A diferença é que ser moreno parece ser uma coisa simpática, enquanto o emprego da palavra pardo desperta grande resistência, o que não é de espantar. Com tantas canções populares homenageando o encanto das morenas, nunca se ouviu alguém contar aos amigos que conhecera uma parda maravilhosa.

Diante desses dados, estudou-se a possibilidade de cancelar perguntas sobre cor ou raça e indagar sobre a origem familiar dos pesquisados. Concluiu-se, no entanto, que isso não levaria a nada. Na época da pesquisa, com exceção daqueles advindos da imigração recente, todos declaravam que a origem familiar era “brasileira”.

Isso não impediu a grande onda mundial tendente a copiar o modelo esquizofrênico norte-americano, em que basta ter uma gota de sangue negro para ser considerado negro, mas um litro de sangue branco não autoriza ninguém a se considerar branco.

Assim, o ex-presidente Barack Obama, filho de mãe branca e pai negro, é apresentado como negro. Assim é nos EUA e, por força do imperialismo cultural americano, também no resto do mundo. Na imprensa mundial ninguém se refere a ele como presidente mulato, como se a palavra mulato tivesse virado uma maldição ou uma ofensa.

Por motivos diversos, mas com o mesmo resultado, a ideia de assimilar todos os mestiços aos negros é defendida por correntes de esquerda brasileiras inspiradas por sociólogos como Florestan Fernandes. Afirma-se que mestiços não devem desejar aproximação com os brancos, e sim com os negros, cujo potencial revolucionário deveria ser despertado e mobilizado.

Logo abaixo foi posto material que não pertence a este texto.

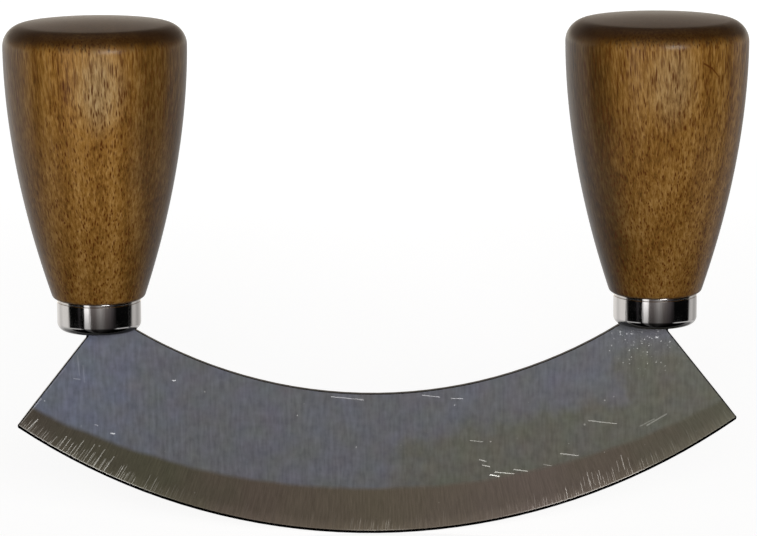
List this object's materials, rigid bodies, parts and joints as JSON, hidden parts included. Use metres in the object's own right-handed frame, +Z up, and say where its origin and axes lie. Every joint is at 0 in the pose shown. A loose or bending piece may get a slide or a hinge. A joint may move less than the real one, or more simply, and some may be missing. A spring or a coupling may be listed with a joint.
{
  "type": "mezzaluna",
  "caption": "Crescent chopping blade with a ground, curved cutting edge and an upright turned wooden handle in a metal ferrule at each end.",
  "frame": {"origin": "lowest point of the cutting edge, at the middle of the blade's length and of its thickness, where the edge meets a board", "axes": "+Z up along the handles, +X along the blade towards the right handle, Y through the blade's thickness with the front face towards -Y"},
  "size_m": [0.1818, 0.0448, 0.129],
  "materials": {
    "blade_steel": "satin stainless steel, brushed across, with a coarser ground band along the edge",
    "walnut": "turned and lacquered walnut-toned hardwood with open pores",
    "ferrule_steel": "polished drawn sheet",
    "resin": "cured bonding resin"
  },
  "bodies": {
    "root": {"blade": "blade_steel", "left_handle": "walnut", "right_handle": "walnut", "left_ferrule": "ferrule_steel", "right_ferrule": "ferrule_steel", "left_tang_resin": "resin", "right_tang_resin": "resin"}
  },
  "joints": []
}
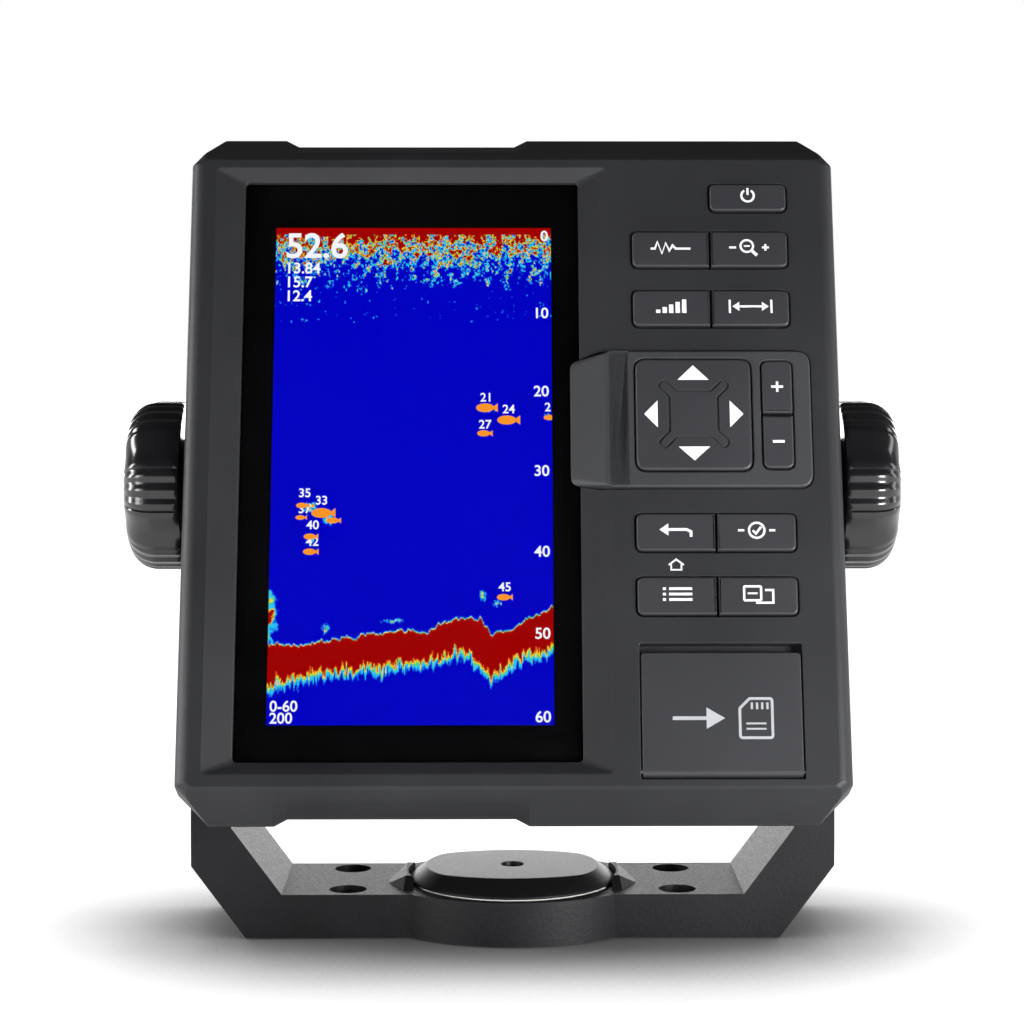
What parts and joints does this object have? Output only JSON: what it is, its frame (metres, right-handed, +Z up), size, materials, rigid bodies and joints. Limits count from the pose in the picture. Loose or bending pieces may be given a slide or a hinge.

Se isso viesse a ser efetivamente adotado na vida real, os principais prejudicados seriam os mulatos, vitimados por um absurdo rebaixamento cultural. Mas, na areia movediça das teorias raciais, pouco pode ser afirmado com certeza.

Para consolo de todos e apesar dos pesares acima citados, temos o inegável acerto das cotas universitárias. Depois de demorada resistência, a Universidade de São Paulo (USP) e a Universidade Estadual de Campinas (Unicamp), ambas no ápice da educação brasileira, só agora em 2017 aderiram ao sistema. Já vão tarde. Podiam ter seguido o exemplo da Universidade Harvard, a mais antiga dos EUA, que após décadas do sistema de cotas viu pela primeira vez neste ano o número de calouros negros, latino-americanos e asiáticos suplantar o de norte-americanos brancos. É uma tendência sem volta.